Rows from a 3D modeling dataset
*****

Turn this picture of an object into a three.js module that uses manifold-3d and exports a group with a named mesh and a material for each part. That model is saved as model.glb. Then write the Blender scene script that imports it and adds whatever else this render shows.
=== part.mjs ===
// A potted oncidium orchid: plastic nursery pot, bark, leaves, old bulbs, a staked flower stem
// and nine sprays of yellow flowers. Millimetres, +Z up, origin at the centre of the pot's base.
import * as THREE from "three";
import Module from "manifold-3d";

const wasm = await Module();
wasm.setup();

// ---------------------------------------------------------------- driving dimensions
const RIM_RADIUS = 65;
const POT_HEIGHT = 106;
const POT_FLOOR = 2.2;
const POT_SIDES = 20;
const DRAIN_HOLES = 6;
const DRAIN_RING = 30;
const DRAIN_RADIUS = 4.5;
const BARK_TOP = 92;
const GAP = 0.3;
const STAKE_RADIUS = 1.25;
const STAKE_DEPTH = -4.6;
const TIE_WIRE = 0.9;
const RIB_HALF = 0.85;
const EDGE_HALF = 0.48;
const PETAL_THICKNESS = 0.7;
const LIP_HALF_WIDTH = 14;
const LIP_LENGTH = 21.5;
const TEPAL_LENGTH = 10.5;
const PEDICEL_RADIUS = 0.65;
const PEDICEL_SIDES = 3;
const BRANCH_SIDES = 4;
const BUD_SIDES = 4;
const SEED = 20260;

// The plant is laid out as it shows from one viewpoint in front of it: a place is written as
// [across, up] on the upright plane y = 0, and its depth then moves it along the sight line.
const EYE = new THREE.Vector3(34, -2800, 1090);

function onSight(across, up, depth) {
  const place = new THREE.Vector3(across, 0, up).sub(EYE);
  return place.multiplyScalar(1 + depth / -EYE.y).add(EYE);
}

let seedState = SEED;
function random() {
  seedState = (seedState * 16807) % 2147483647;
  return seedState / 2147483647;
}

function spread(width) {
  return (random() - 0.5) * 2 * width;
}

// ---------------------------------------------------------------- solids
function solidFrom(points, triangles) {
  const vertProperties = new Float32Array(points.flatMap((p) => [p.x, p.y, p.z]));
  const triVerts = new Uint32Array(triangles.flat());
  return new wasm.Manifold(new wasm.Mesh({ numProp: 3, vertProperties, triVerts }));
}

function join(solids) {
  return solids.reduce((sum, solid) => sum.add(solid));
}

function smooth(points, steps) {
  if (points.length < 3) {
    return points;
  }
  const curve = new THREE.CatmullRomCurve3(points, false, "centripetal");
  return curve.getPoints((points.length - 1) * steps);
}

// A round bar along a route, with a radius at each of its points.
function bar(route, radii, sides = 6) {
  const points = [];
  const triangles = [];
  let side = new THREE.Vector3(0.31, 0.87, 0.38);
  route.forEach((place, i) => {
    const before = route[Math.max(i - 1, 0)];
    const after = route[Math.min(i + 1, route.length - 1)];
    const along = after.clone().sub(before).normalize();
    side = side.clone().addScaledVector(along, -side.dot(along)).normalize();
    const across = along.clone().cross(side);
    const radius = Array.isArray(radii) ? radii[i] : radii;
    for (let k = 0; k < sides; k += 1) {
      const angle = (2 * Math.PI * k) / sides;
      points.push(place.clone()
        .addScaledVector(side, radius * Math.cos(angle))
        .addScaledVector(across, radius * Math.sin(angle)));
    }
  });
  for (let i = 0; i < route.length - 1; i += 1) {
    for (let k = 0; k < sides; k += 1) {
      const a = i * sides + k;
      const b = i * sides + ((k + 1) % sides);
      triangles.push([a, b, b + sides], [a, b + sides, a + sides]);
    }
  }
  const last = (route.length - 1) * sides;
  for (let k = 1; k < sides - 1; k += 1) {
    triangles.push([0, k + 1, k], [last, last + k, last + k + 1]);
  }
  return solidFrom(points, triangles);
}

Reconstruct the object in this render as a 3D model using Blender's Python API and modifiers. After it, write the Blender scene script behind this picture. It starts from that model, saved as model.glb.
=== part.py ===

*****

Please restate only the opening stretch of the records above: every line from the first through the one containing "wasm.setup();", exactly as written.

Turn this picture of an object into a three.js module that uses manifold-3d and exports a group with a named mesh and a material for each part. That model is saved as model.glb. Then write the Blender scene script that imports it and adds whatever else this render shows.
=== part.mjs ===
// A potted oncidium orchid: plastic nursery pot, bark, leaves, old bulbs, a staked flower stem
// and nine sprays of yellow flowers. Millimetres, +Z up, origin at the centre of the pot's base.
import * as THREE from "three";
import Module from "manifold-3d";

const wasm = await Module();
wasm.setup();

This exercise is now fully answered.